[Exercise instructions]
Locate the lines of the listing below that hold "this", then copy each of them.

[Material provided]
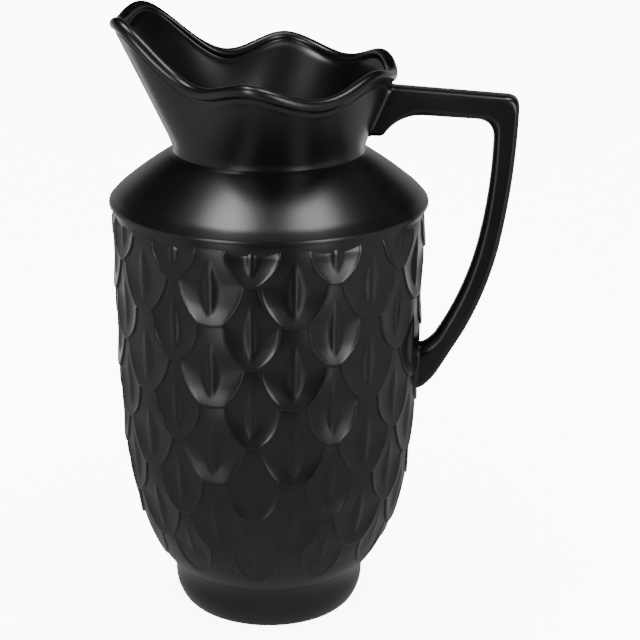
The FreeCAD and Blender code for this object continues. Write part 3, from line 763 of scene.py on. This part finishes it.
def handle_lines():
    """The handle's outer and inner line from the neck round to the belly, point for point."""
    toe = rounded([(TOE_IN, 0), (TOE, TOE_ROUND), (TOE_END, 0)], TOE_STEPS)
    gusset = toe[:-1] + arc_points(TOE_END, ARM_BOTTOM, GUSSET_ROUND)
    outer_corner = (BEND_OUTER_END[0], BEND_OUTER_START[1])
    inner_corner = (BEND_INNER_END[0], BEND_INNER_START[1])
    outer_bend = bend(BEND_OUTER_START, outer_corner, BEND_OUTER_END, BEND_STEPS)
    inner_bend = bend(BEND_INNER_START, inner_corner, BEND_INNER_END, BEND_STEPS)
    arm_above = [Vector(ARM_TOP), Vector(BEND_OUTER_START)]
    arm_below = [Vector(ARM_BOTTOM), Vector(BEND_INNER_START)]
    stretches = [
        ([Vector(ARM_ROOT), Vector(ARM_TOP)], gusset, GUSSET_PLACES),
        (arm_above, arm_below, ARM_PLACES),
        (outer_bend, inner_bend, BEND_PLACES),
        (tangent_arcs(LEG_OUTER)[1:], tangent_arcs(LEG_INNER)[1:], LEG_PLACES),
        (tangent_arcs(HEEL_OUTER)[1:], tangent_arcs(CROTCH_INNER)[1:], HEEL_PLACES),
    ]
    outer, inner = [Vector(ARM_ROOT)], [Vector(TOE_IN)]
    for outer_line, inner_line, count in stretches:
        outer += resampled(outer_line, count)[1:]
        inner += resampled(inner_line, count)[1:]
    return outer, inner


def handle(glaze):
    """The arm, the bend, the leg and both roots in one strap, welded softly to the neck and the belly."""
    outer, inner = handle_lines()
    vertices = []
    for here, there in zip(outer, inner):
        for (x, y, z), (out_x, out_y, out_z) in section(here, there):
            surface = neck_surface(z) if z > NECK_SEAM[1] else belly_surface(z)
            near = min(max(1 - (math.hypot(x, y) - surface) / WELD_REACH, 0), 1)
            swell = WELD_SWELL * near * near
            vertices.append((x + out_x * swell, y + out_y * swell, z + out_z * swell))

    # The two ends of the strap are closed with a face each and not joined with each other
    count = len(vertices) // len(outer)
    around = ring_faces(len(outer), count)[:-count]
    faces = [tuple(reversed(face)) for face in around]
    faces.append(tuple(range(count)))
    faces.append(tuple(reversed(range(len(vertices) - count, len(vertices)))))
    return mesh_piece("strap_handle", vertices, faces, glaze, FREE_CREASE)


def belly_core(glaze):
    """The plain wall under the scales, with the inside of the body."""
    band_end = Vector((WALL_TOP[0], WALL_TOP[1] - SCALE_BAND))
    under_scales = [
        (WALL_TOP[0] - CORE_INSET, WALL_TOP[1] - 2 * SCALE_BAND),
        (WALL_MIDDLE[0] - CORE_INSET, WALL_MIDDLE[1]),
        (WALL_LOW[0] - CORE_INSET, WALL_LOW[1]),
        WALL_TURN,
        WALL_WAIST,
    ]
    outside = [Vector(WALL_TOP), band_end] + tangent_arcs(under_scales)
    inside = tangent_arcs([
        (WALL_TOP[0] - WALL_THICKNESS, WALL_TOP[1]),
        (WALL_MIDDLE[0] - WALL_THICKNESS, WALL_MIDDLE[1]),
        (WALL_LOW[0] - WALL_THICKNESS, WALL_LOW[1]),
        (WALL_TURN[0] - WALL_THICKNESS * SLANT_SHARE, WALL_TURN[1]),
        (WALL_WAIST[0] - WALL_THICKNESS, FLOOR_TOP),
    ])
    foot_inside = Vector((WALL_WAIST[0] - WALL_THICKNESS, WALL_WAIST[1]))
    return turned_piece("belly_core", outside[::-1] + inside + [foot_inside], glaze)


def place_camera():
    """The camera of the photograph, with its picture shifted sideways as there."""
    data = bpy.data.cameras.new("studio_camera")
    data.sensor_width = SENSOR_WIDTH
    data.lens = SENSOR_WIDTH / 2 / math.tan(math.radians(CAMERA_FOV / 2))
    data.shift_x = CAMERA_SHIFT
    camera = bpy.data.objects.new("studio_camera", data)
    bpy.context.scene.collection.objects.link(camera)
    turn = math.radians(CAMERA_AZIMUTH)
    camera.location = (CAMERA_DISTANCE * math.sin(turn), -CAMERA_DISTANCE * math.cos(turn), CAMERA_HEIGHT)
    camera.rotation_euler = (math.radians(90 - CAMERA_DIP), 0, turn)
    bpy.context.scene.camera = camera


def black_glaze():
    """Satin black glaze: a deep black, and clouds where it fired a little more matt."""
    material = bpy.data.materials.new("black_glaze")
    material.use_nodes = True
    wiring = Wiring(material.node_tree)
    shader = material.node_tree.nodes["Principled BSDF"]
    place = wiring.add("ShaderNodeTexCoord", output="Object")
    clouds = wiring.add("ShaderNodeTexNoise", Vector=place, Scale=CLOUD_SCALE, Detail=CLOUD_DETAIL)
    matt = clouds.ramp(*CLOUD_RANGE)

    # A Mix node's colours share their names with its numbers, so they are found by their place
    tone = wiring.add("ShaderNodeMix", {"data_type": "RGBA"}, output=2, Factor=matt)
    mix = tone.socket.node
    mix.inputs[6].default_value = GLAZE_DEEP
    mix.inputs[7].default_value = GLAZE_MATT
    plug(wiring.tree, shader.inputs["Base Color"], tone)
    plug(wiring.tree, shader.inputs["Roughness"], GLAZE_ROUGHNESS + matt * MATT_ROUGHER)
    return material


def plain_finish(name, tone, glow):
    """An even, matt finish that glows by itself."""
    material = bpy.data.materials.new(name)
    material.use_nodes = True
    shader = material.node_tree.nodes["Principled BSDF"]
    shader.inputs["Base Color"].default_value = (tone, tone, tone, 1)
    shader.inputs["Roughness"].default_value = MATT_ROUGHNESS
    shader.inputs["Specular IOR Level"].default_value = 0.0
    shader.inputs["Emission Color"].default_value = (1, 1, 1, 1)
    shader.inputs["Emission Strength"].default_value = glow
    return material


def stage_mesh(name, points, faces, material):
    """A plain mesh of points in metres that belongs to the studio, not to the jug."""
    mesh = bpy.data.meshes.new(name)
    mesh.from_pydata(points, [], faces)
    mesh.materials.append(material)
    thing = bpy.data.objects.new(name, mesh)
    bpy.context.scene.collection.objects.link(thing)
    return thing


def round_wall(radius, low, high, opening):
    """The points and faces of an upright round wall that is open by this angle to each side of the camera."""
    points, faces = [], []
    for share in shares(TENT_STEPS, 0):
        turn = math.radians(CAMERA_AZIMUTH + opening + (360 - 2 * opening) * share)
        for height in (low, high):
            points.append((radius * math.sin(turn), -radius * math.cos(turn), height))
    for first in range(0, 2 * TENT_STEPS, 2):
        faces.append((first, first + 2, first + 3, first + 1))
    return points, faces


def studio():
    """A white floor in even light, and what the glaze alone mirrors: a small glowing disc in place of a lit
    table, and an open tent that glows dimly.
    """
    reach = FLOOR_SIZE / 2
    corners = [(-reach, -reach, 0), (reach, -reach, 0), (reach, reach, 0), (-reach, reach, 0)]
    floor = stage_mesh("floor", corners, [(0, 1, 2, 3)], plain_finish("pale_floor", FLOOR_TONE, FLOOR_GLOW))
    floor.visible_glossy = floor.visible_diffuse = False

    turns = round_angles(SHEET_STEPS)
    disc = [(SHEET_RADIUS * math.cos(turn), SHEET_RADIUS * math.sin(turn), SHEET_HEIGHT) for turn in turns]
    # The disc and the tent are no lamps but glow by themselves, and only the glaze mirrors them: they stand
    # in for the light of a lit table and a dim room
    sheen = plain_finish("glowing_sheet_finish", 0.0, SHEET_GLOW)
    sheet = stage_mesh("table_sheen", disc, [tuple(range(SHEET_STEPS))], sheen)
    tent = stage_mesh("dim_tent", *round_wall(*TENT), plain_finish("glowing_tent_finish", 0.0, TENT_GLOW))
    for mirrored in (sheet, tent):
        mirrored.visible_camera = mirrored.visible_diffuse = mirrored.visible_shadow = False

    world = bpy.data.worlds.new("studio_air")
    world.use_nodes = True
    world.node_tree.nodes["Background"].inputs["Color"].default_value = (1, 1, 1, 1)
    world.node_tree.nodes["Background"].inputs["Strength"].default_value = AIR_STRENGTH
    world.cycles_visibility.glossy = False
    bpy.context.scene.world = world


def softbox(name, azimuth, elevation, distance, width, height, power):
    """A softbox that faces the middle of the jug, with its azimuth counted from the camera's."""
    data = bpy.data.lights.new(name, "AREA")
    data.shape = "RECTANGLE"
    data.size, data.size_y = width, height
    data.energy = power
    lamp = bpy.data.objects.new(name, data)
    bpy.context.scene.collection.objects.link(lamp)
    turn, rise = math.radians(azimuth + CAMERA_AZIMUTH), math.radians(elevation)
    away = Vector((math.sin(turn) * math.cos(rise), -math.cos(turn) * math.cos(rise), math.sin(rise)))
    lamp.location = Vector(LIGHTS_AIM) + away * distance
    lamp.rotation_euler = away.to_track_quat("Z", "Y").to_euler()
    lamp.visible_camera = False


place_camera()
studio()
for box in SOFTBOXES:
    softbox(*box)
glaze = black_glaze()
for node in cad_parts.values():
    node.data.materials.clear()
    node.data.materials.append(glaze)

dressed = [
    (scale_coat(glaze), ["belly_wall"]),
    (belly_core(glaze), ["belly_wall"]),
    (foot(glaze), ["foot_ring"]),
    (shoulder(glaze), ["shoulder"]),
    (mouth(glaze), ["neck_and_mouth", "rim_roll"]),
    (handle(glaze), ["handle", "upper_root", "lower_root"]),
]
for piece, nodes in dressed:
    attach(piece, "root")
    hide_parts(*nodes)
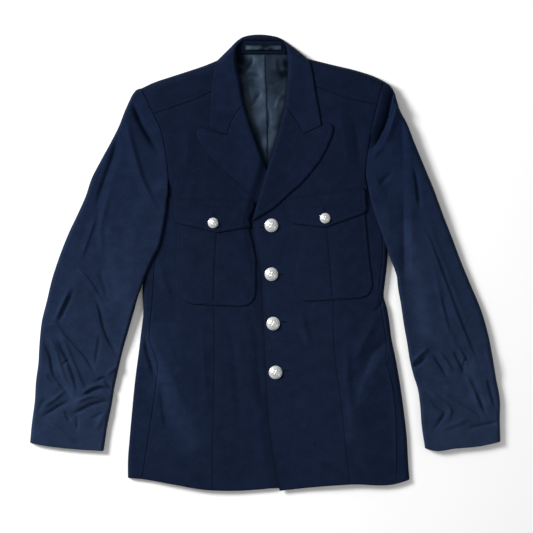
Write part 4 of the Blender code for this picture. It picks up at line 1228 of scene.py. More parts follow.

[Correct result]
The FreeCAD and Blender code for this object continues. Write part 3, from line 763 of scene.py on. This part finishes it.
    """The points and faces of an upright round wall that is open by this angle to each side of the camera."""
Write part 4 of the Blender code for this picture. It picks up at line 1228 of scene.py. More parts follow.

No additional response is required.